Here is the final player capsule in our ongoing look at the 2011-2012 season for the Los Angeles Clippers, and what's ahead for 2012-2013. We examined every player who finished the season on the roster. Later, we'll look at the head coach.
We started with Trey Thompkins and Travis Leslie, moved on to Ryan Gomes and Bobby Simmons and continued with Chauncey Billups, Kenyon Martin, Reggie Evans, Randy Foye, Eric Bledsoe, Nick Young, Mo Williams, Caron Butler, DeAndre Jordan and Blake Griffin.
Now, we do Chris Paul.
2011-2012 contributions: Chris Paul had a magnificent first season with the Clippers. Maybe his first postseason wasn't as good as expected -- and injuries probably played a role in that -- but he truly was everything the organization could have hoped for in the 60 regular-season games he played. He averaged 19.8 points and 9.1 assists and proved to be a legitimate 3-point threat, taking the most 3-pointers of his career and converting 37 percent of them. Statistically, though, the area Paul shined the brightest was in the category of turnovers. There are players who produce similar numbers of points and assists as Paul, like Nets point guard Deron Williams, but there aren't any who do it while keeping their turnover totals anywhere near Paul's. Williams, for example, averaged 21 points and 8.7 assists but four turnovers per game. The Clippers' point guard just doesn't waste many possessions, and that's one of the reasons why he's so great.

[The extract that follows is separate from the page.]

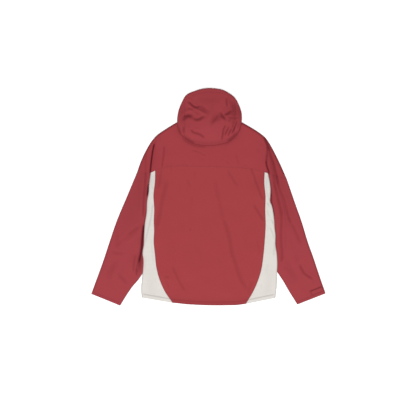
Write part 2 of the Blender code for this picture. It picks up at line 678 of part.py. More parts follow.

2012-2013 prediction: Oh, man. Next season is really going to dictate a lot for Paul and his future with this organization. You have to assume he'll agree to come back if the Clippers continue making progress like they did this year, but what happens if they stay stagnant and exit early in the playoffs again? That could be trouble. Luckily, there is plenty of reason to believe that the team -- and Paul -- could be better in 2012-2013. Really, there was about a month this year where he wasn't himself because of a balky knee and other nagging injuries, which the lockout-shortened season didn't help. He took about two weeks to get going after Christmas and then struggled for the final two weeks of the postseason. Take those periods away and the season could have gone differently. Paul could also use a more established, more consistent backcourt mate next year, and preferably a legitimate shooting guard, not a point masquerading as one. That wouldn't hurt, either.